Keynes assumed that investors hold money as an asset so long as the interest rate is low. The reason is that they expect the interest rate to rise and return to ‘normal’ level. According to Keynes there exists a fixed or a slowly changing normal level for the interest rate, around which the actual rate of interest gravitates.

So the normal rate is taken as a benchmark against which to judge the possibility of interest rate changes which determine the amount of money held for speculative purposes.

According to Tobin the normal level itself keeps on changing over time — as has been shown by the experience of the 1950s. This explains why portfolio diversification takes place. An individual’s portfolio choice, i.e., his decision to diversify does not depend on Keynes’ restrictive assumption about investor expectations of a return of the interest rate to a normal level.

It is against this backdrop that we study Tobin’s portfolio theory of demand for money.

In short, Keynes’ followers such as James Tobin have not been satisfied with his theory of speculative demand for money which seeks to explain the inverse relationship between the interest rate and money demand.

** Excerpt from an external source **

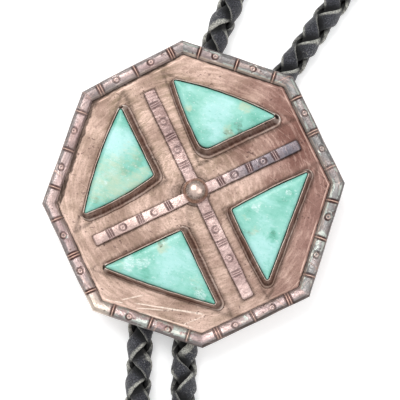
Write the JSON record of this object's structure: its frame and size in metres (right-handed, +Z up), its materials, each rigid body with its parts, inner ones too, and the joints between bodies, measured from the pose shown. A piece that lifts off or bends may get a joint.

They have identified other reasons for the dependence of demand for money on the interest rate.

W. J. Baumol and Tobin have also extended Keynes’ analysis of the transactions demand for money. We may now discuss these two extensions of Keynes’ theory one by one.

On the other hand non-Keynesians — called monetarists — have refined and modified the classical quantity theory of money. This is another notable development in the area of monetary economics. Friedman’s analysis treats the demand for money in the same way as the demand for an ordinary commodity.

It can be viewed as a producer’s good; businesses hold cash balances to improve efficiency in their financial transactions and are willing to pay, in terms of forgone interest income, for this efficiency. Money can also be viewed as a consumer’s good; it yields utility to the consumer in terms of smoothing out timing differences between the expenditure and income streams and also in terms of reducing risk.